Since the Agencies published the final WOTUS rule on December 30, 2022, it has come under fire from both Republicans in Congress and industry groups opposed to more expansive environmental protection. In decisions that foreshadowed the Court’s ruling in Sackett v. EPA, the rule was stayed in Idaho and Texas in Texas v. EPA, No. 3:23-cv-17, 2023 U.S. Dist. LEXIS 45797 (S.D. Tex. Mar. 19, 2023), and then in 24 additional states in West Virginia v. EPA, No. 3:23-cv-032, 2023 U.S. Dist. LEXIS 64372 (D.N.D. Apr. 12, 2023). The rule was most recently stayed in Kentucky in Kentucky v. EPA, No. 23-5343/5345, 2023 U.S. App. LEXIS 11517 (6th Cir. May 10, 2023).

Sackett v. EPA

In Sackett v.

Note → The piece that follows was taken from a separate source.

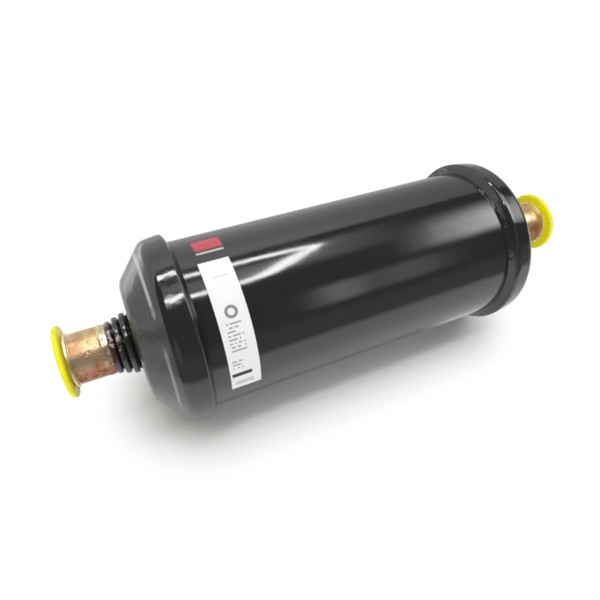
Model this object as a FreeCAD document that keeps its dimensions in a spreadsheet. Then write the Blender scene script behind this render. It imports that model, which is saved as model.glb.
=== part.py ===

EPA, the Court expressly endorsed the test articulated in the Rapanos plurality opinion and outright rejected Justice Kennedy’s “significant nexus” test. The facts of the case stretch back nearly 20 years. In 2004, the Sacketts began construction of a home in Idaho on property containing wetlands. They received an order from the Corps to halt construction, remove the sand and gravel that they had placed on the lot, and restore the property to its prior condition. The Sacketts challenged the order, but eventually the district court, and then the Court of Appeals for the Ninth Circuit, found against the Sacketts because the property met Justice Kennedy’s “significant nexus” standard and thus placed it within federal jurisdiction. The question for the Supreme Court was whether the Ninth Circuit was right to do so. The Court answered “no,” effectively curtailing the Biden Administration’s extension of federal jurisdiction to wetlands and tributaries that meet the significant nexus standard.